> WHAT YOU NEED TO DO: All of the data needs to be repeated exactly.

> SOURCE MATERIAL:

-- start --

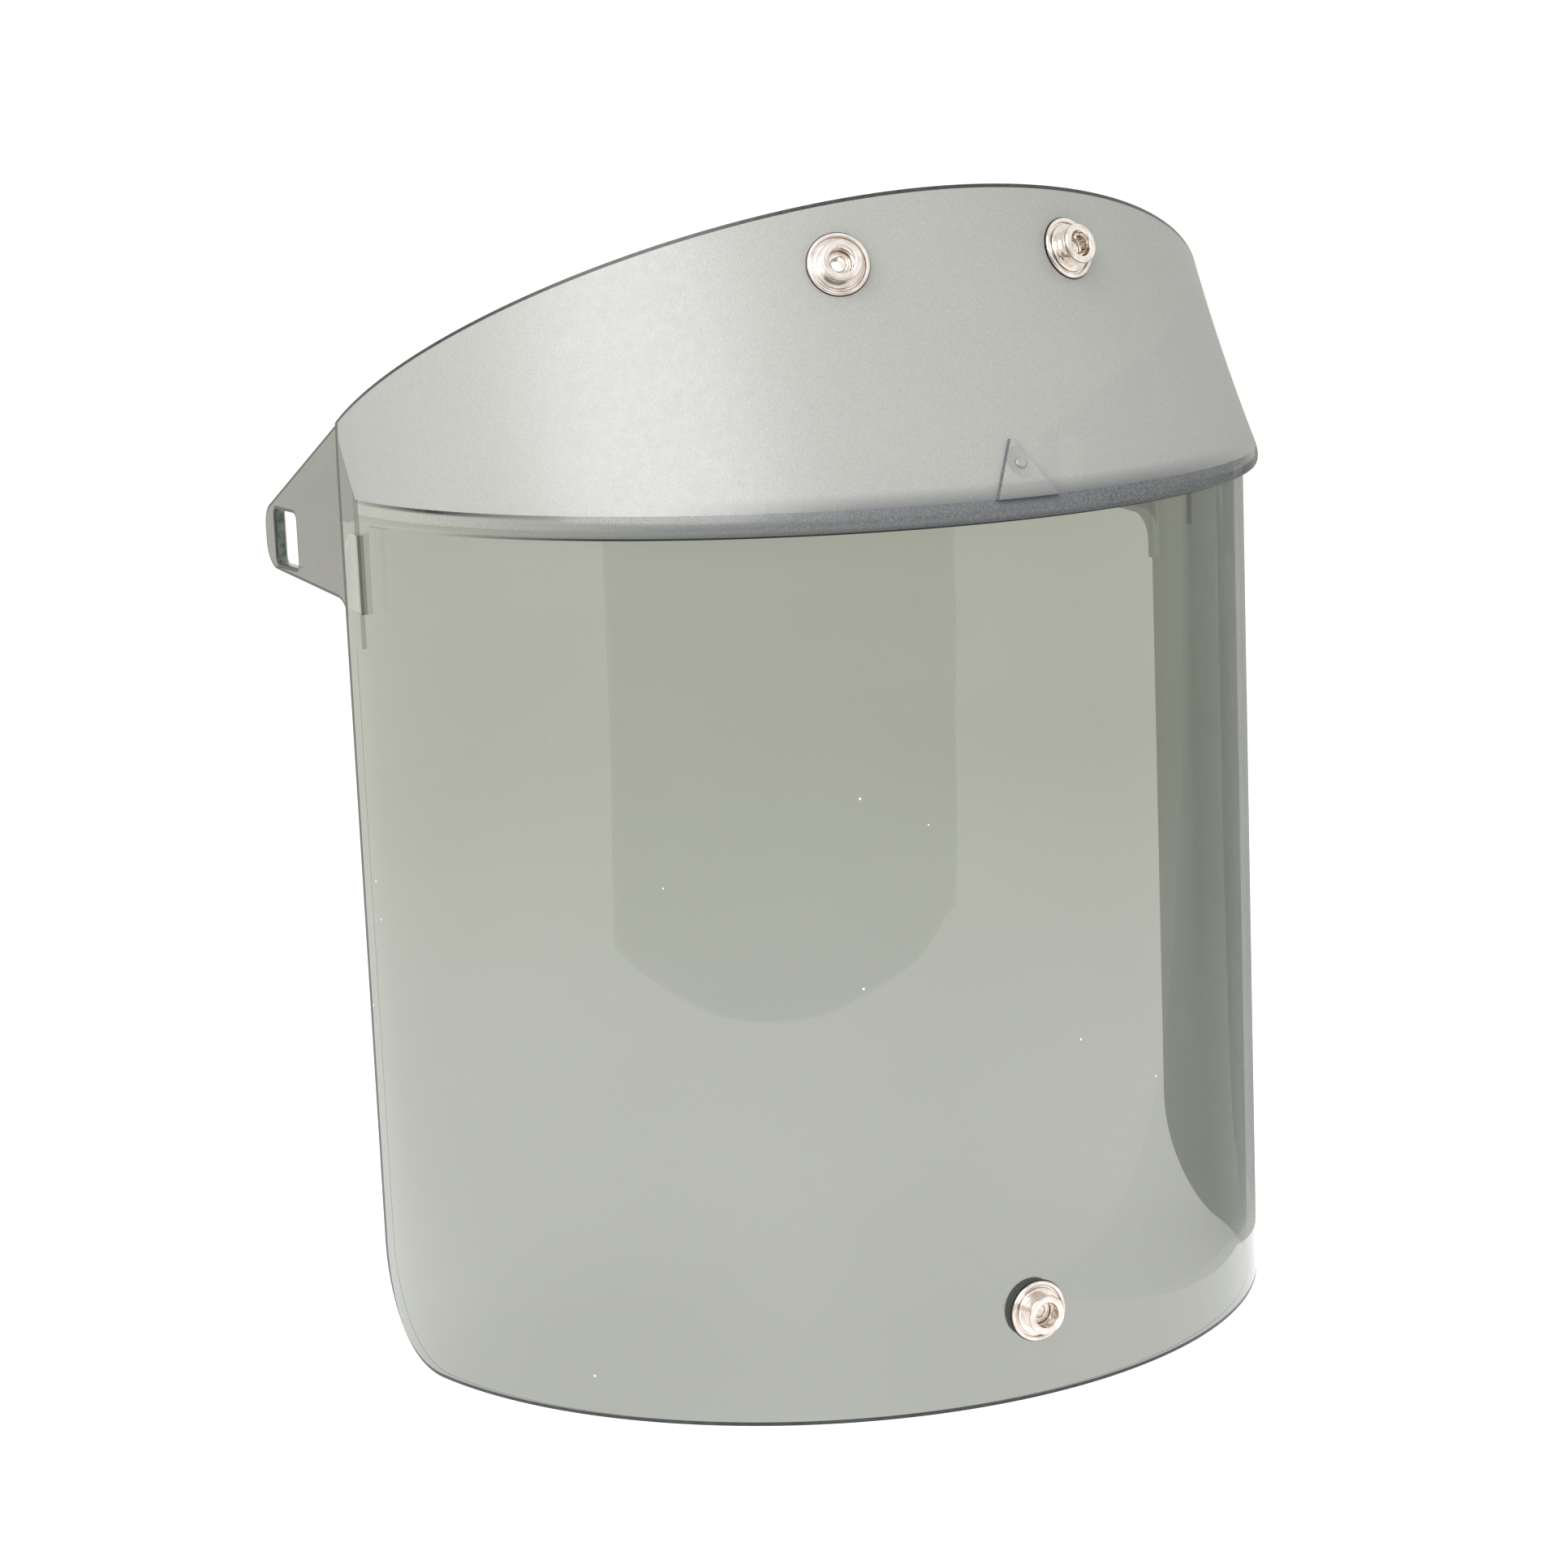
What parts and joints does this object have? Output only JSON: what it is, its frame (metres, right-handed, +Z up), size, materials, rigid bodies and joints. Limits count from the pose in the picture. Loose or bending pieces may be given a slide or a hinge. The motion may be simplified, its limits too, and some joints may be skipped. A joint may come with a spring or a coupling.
{
  "type": "face shield",
  "caption": "Curved tinted face shield moulded with a flared brow, rounded lip and slotted side ears, with riveted snap studs at brow and chin.",
  "frame": {"origin": "bottom centre of the bounding box: on the symmetry plane, level with the window's bottom rim, midway between the front of the lip and the rear of the ears", "axes": "-Y is the front of the shield, +Z is up, +X is the wearer's left; X = 0 is the plane of symmetry"},
  "size_m": [0.2022, 0.1568, 0.2428],
  "materials": {
    "tinted_plastic": "smoke-tinted see-through plastic, glossy window and ears, fine satin grain on the brow",
    "nickel_plate": "bright nickel plate",
    "dark_fibre": "matt black"
  },
  "bodies": {
    "root": {"visor": "tinted_plastic", "stud_upper_right": "nickel_plate", "stud_upper_left": "nickel_plate", "stud_lower": "nickel_plate", "eyelet_upper_right": "nickel_plate", "eyelet_upper_left": "nickel_plate", "eyelet_lower": "nickel_plate", "washer_upper_right": "dark_fibre", "washer_upper_left": "dark_fibre", "washer_lower": "dark_fibre"}
  },
  "joints": []
}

-- end --

> EXERCISE OUTPUT:
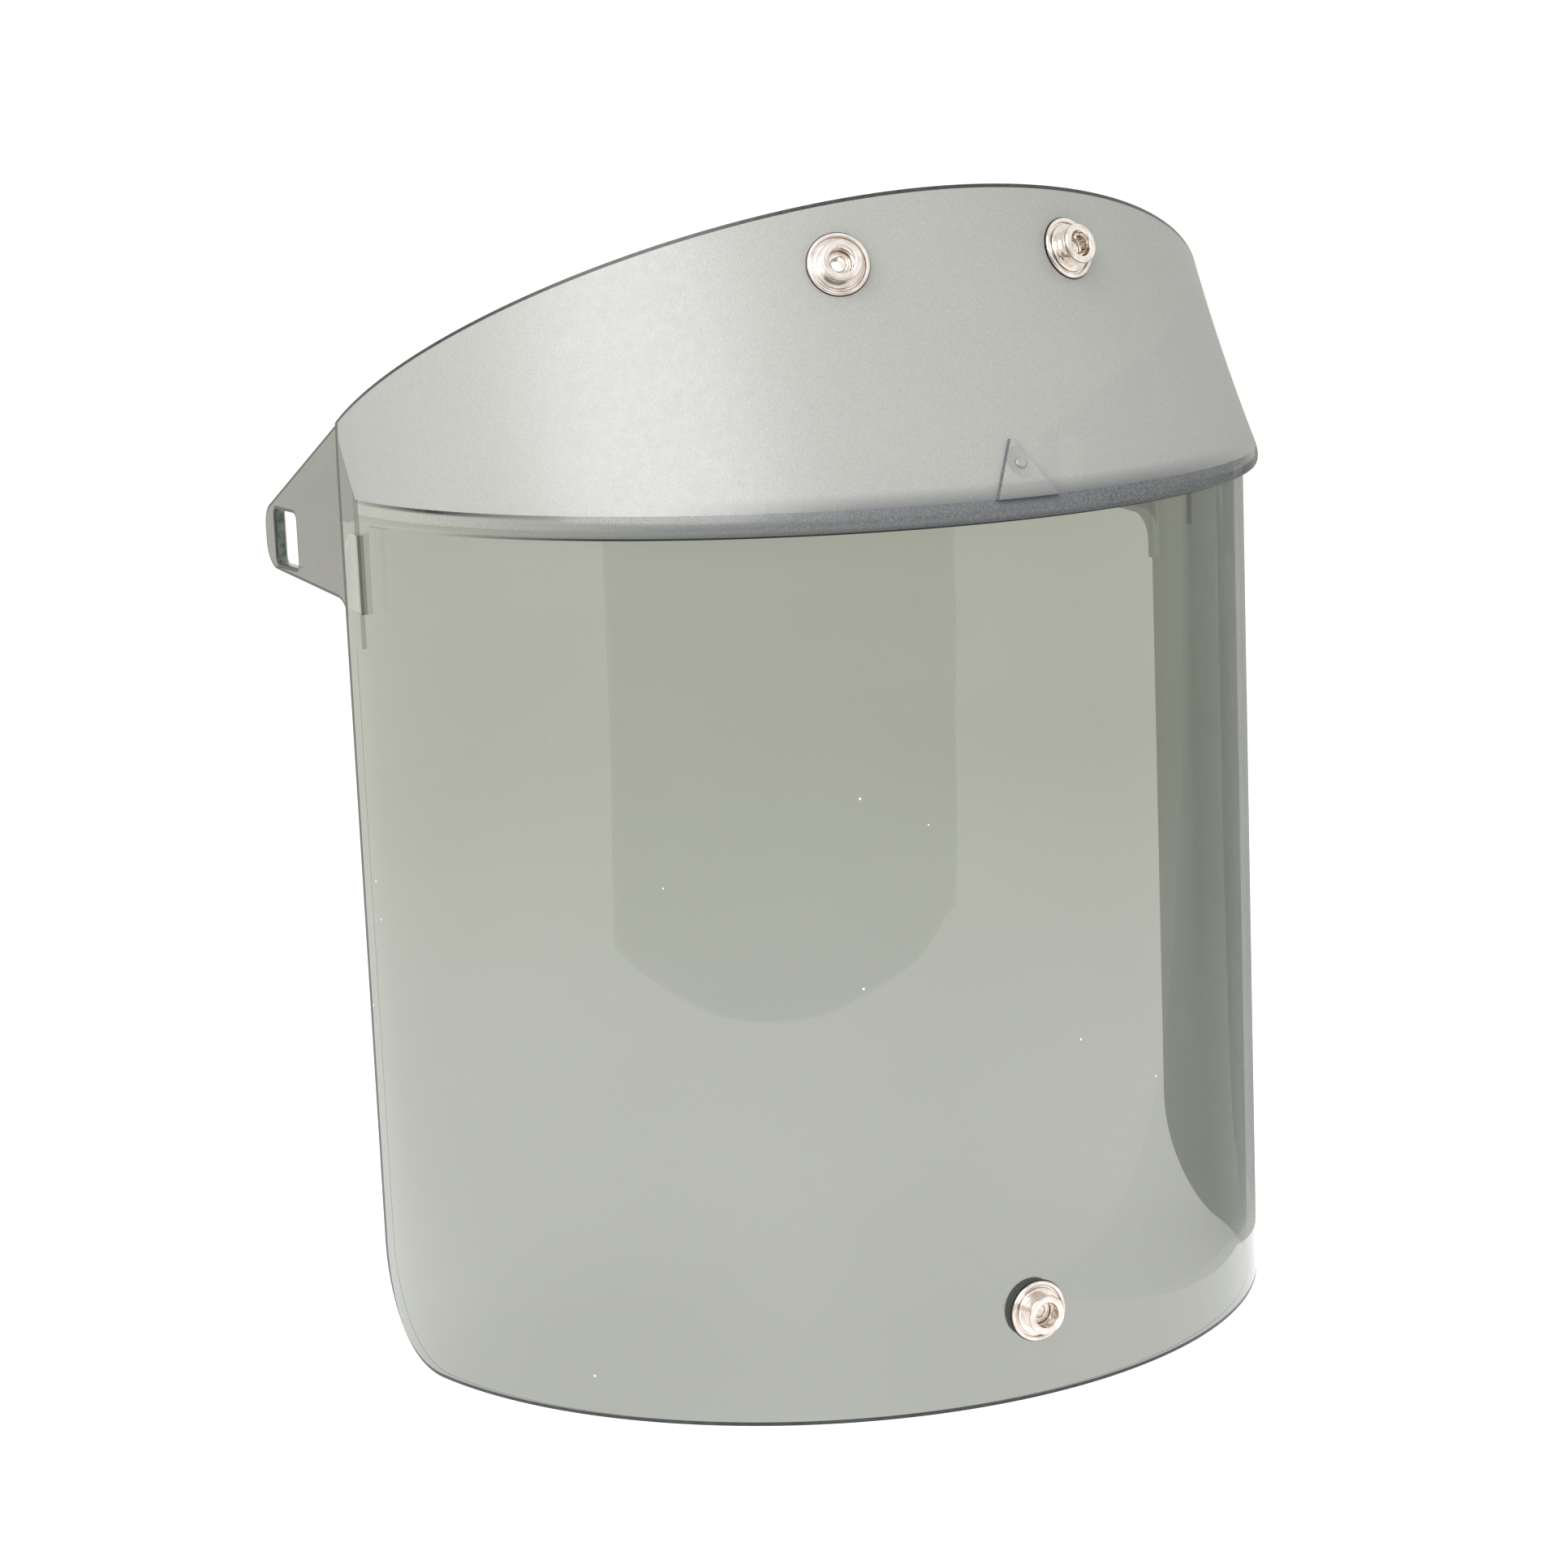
What parts and joints does this object have? Output only JSON: what it is, its frame (metres, right-handed, +Z up), size, materials, rigid bodies and joints. Limits count from the pose in the picture. Loose or bending pieces may be given a slide or a hinge. The motion may be simplified, its limits too, and some joints may be skipped. A joint may come with a spring or a coupling.
{
  "type": "face shield",
  "caption": "Curved tinted face shield moulded with a flared brow, rounded lip and slotted side ears, with riveted snap studs at brow and chin.",
  "frame": {"origin": "bottom centre of the bounding box: on the symmetry plane, level with the window's bottom rim, midway between the front of the lip and the rear of the ears", "axes": "-Y is the front of the shield, +Z is up, +X is the wearer's left; X = 0 is the plane of symmetry"},
  "size_m": [0.2022, 0.1568, 0.2428],
  "materials": {
    "tinted_plastic": "smoke-tinted see-through plastic, glossy window and ears, fine satin grain on the brow",
    "nickel_plate": "bright nickel plate",
    "dark_fibre": "matt black"
  },
  "bodies": {
    "root": {"visor": "tinted_plastic", "stud_upper_right": "nickel_plate", "stud_upper_left": "nickel_plate", "stud_lower": "nickel_plate", "eyelet_upper_right": "nickel_plate", "eyelet_upper_left": "nickel_plate", "eyelet_lower": "nickel_plate", "washer_upper_right": "dark_fibre", "washer_upper_left": "dark_fibre", "washer_lower": "dark_fibre"}
  },
  "joints": []
}